What changes if TikTok goes away in the US?

This isn’t the first time a major force in internet culture has faced extinction (RIP Vine). In fact, this churn is increasingly part of being online now. But TikTok, arguably, is the most influential online platform in the US, and it won’t be easily replaced. If TikTok goes away, other platforms will try to jump into the void it will leave.

As the Washington Post’s Will Oremus wrote, a TikTok ban would provide an open space for Meta and Google to move in. Meta has already adapted a lot of TikTok’s features via Reels, and Google’s YouTube has its Shorts video format, but neither quite has the cultural force behind them that TikTok has right now.

A lot of bigger creators — those with resources, managers, and huge followings — will be able to switch to another platform, if they haven’t already. Everyone else might see things shift more dramatically.

Earlier this year, Zari A. Taylor, a doctoral candidate at the University of North Carolina at Chapel Hill who studies media and culture, explained to me that the biggest loss to online culture if TikTok goes away will be in the uniqueness of how the platform promotes videos into user feeds. TikTok is good at recommending videos by accounts with small followings, whose makers are often not professional content creators. These creators “don’t have the audience that could help them evolve into other areas of the entertainment industry,” she said, and will likely lose their audience should the ban stand.

In some ways, the constant threat of a ban has already taken a toll on TikTok’s appeal for creators. After the first wave of TikTok ban threats back in 2020, I spoke with Ryan Beard, a creator who at the time had nearly 2 million TikTok followers. The threat of a ban from President Trump sent his livelihood into a spiral, and he accelerated his efforts to get views and followers on other apps. These days, he’s all but stopped posting on TikTok and has instead become a commentary YouTuber.

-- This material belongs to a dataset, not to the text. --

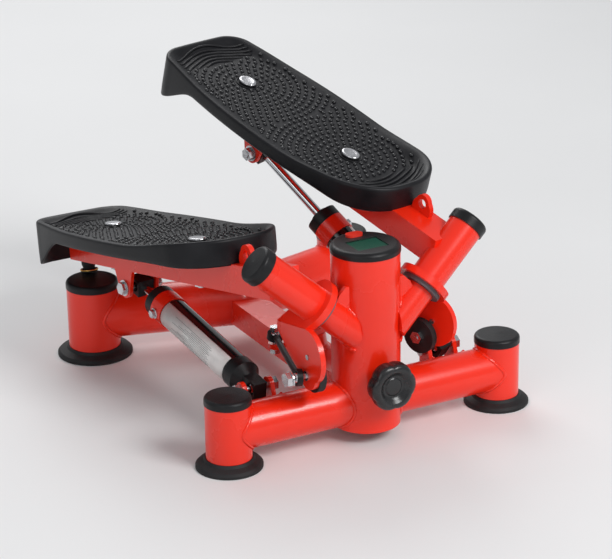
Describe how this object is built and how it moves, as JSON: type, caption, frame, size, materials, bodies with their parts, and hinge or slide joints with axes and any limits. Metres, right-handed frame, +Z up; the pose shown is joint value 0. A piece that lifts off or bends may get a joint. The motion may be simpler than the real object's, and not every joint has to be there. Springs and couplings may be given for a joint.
{
  "type": "stepper",
  "caption": "Swing stepper with red steel frame, twin treads on slanted pivots, hydraulic dampers, rocker linkage, resistance knob and post-top counter",
  "frame": {"origin": "on the floor, under the axis of the centre post", "axes": "+Z up, +X to the right along the front crossbar, +Y from the post towards the heels of the treads"},
  "size_m": [0.4358, 0.5051, 0.3475],
  "materials": {
    "frame_red": "gloss red powder coat",
    "tread_black": "black moulded plastic with fine studs",
    "black_plastic": "black moulded plastic",
    "rubber_black": "black rubber",
    "bolt_steel": "bright zinc plate",
    "damper_black": "gloss black enamel",
    "rod_chrome": "polished chrome",
    "bush_plastic": "dark grey nylon",
    "screen_green": "liquid crystal panel, dark green",
    "screen_window": "clear window",
    "button_red": "glossy red plastic"
  },
  "bodies": {
    "base": {"center_post": "frame_red", "front_crossbars": "frame_red", "rear_crossbar": "frame_red", "centre_beam": "frame_red", "foot_posts": "frame_red", "foot_post_caps": "black_plastic", "rubber_feet": "rubber_black", "pivot_bosses": "frame_red", "pivot_axles": "bolt_steel", "damper_lugs": "frame_red", "lug_bolts": "bolt_steel", "rocker_pedestal": "frame_red", "rocker_bolt": "bolt_steel", "console_housing": "black_plastic", "console_display": "screen_green", "console_window": "screen_window"},
    "arm_left": {"pivot_sleeve_left": "frame_red", "sleeve_bushes_left": "bush_plastic", "sleeve_cap_left": "black_plastic", "lever_plate_left": "frame_red", "lever_disc_left": "rubber_black", "lever_bolt_left": "bolt_steel", "pedal_arm_left": "frame_red", "ear_bracket_left": "frame_red", "band_loop_left": "frame_red", "stop_bumper_left": "rubber_black", "tread_left": "tread_black", "arm_bolts_left": "bolt_steel"},
    "arm_right": {"pivot_sleeve_right": "frame_red", "sleeve_bushes_right": "bush_plastic", "sleeve_cap_right": "black_plastic", "lever_plate_right": "frame_red", "lever_disc_right": "rubber_black", "lever_bolt_right": "bolt_steel", "pedal_arm_right": "frame_red", "ear_bracket_right": "frame_red", "band_loop_right": "frame_red", "stop_bumper_right": "rubber_black", "tread_right": "tread_black", "arm_bolts_right": "bolt_steel"},
    "rocker": {"rocker_bar": "frame_red", "rocker_bush": "bush_plastic", "rocker_ball_studs": "bolt_steel"},
    "damper_left": {"damper_foot_left": "black_plastic", "damper_tube_left": "damper_black", "damper_gland_left": "black_plastic", "damper_collar_left": "frame_red"},
    "damper_right": {"damper_foot_right": "black_plastic", "damper_tube_right": "damper_black", "damper_gland_right": "black_plastic", "damper_collar_right": "frame_red"},
    "rod_left": {"piston_rod_left": "rod_chrome", "rod_block_left": "black_plastic"},
    "rod_right": {"piston_rod_right": "rod_chrome", "rod_block_right": "black_plastic"},
    "tie_left": {"tie_rod_left": "black_plastic"},
    "tie_right": {"tie_rod_right": "black_plastic"},
    "knob": {"adjuster_knob": "black_plastic", "adjuster_screw": "bolt_steel"},
    "button": {"console_button": "button_red"}
  },
  "joints": [
    {"name": "step_left", "type": "hinge", "parent": "base", "child": "arm_left", "pos_m": [-0.0703, -0.0104, 0.1719], "axis": [0.7504, -0.1296, -0.6481], "range_deg": [0, 34.5]},
    {"name": "step_right", "type": "hinge", "parent": "base", "child": "arm_right", "pos_m": [0.0703, -0.0104, 0.1719], "axis": [-0.7504, -0.1296, -0.6481], "range_deg": [0, 34.5]},
    {"name": "rocker_swing", "type": "hinge", "parent": "base", "child": "rocker", "pos_m": [0, 0.1203, 0.094], "axis": [0, 0, -1], "range_deg": [0, 41]},
    {"name": "damper_tilt_left", "type": "hinge", "parent": "base", "child": "damper_left", "pos_m": [-0.1165, 0.04, 0.065], "axis": [0.7413, 0.1851, -0.6451], "range_deg": [0, 34.42]},
    {"name": "damper_tilt_right", "type": "hinge", "parent": "base", "child": "damper_right", "pos_m": [0.1165, 0.04, 0.065], "axis": [-0.7413, 0.1851, -0.6451], "range_deg": [0, 34.42]},
    {"name": "rod_slide_left", "type": "slide", "parent": "damper_left", "child": "rod_left", "axis": [-0.0946, 0.9804, 0.1727], "range_m": [0, 0.0704]},
    {"name": "rod_slide_right", "type": "slide", "parent": "damper_right", "child": "rod_right", "axis": [0.2976, -0.7708, -0.5632], "range_m": [0, 0.0704]},
    {"name": "tie_swing_left", "type": "hinge", "parent": "rocker", "child": "tie_left", "pos_m": [-0.06201, 0.09712, 0.094], "axis": [0.0289, -0.2537, 0.9669], "range_deg": [0, 46.11]},
    {"name": "tie_swing_right", "type": "hinge", "parent": "rocker", "child": "tie_right", "pos_m": [0.06201, 0.14348, 0.094], "axis": [0.1446, -0.2104, 0.9669], "range_deg": [0, 46.11]},
    {"name": "knob_turn", "type": "hinge", "parent": "base", "child": "knob", "pos_m": [0, -0.06, 0.078], "axis": [0, -1, 0], "continuous": true},
    {"name": "button_press", "type": "slide", "parent": "base", "child": "button", "axis": [0, 0, -1], "range_m": [0, 0.0015], "stiffness_N_per_m": 200, "springref_m": -0.002}
  ],
  "couplings": [
    {"joint": "step_right", "follows": "step_left", "ratio": 1},
    {"joint": "rocker_swing", "follows": "step_left", "ratio": 1.1884},
    {"joint": "damper_tilt_left", "follows": "step_left", "ratio": 0.99781},
    {"joint": "damper_tilt_right", "follows": "step_left", "ratio": 0.99781},
    {"joint": "rod_slide_left", "follows": "step_left", "m_per_rad": 0.11692},
    {"joint": "rod_slide_right", "follows": "step_left", "m_per_rad": 0.11692},
    {"joint": "tie_swing_left", "follows": "step_left", "ratio": 1.3365},
    {"joint": "tie_swing_right", "follows": "step_left", "ratio": 1.3365}
  ]
}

When TikTok rose in influence, it was better than any other app at showing users what they wanted to see, for better or for worse. Short, vertical-format videos might be available on any old platform these days, but the format doesn’t replicate what keeps people scrolling.

Some, like Beard, will turn their modest TikTok success into views on another platform. For many others, even the threat of the ban is a harsh reminder of the realities of making content on the internet: Your livelihood is tied to the success and attention of platforms you don’t control.